If the medians of a ΔABC intersect at G, show that :
ar (ΔAGB) = ar (ΔAGC) = ar (ΔBGC) = $\dfrac{1}{3}$ ar (ΔABC).

In ΔABC,

Median AD divides ΔABC into two Δs of equal area.

∴ ar (ΔABD) = ar (ΔACD) ….(1)

In ΔGBC,

Median GD divides ΔGBC into two Δs of equal area.

∴ ar (ΔGBD) = ar (ΔGCD) ….(2)

Subtracting equation (2) from equation (1), we get :

ar (ΔABD) − ar (ΔGBD) = ar (ΔACD) − ar (ΔGCD)

ar (ΔAGB) = ar (ΔAGC) ………..(3)

In ΔABC,

Median BE divides ΔABC into two Δs of equal area.

∴ ar (ΔABE) = ar (ΔBCE) ….(4)

In ΔGAC,

Median GE divides ΔGAC into two Δs of equal area.

∴ ar (ΔGEA) = ar (ΔGEC) ….(5)

Subtracting equation (5) from equation (4), we get :

ar (ΔABE) − ar (ΔGEA) = ar (ΔBCE) − ar (ΔGEC)

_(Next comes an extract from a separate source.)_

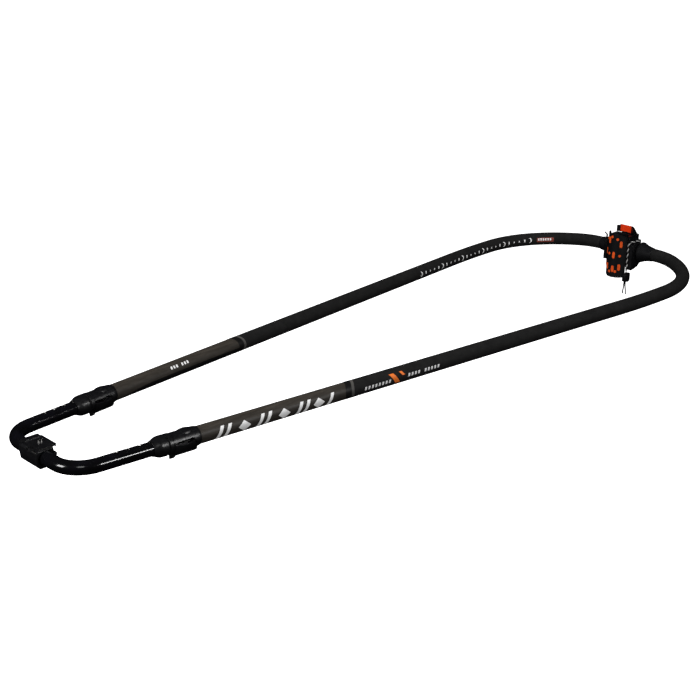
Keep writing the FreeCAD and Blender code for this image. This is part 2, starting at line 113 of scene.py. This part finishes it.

ar (ΔAGB) = ar (ΔBGC) ………..(6)

From equation (3) and (6), we get :

∴ ar (ΔAGB) = ar (ΔAGC) = ar (ΔBGC)

From figure,

ar (ΔAGB) + ar (ΔAGC) + ar (ΔBGC) = ar (ΔABC)

3ar (ΔAGB) = ar (ΔABC)

ar (ΔAGB) = $\dfrac{1}{3}$ × ar (ΔABC)

Hence, proved that ar (ΔAGB) = ar (ΔAGC) = ar (ΔBGC) = $\dfrac{1}{3}$ ar (ΔABC).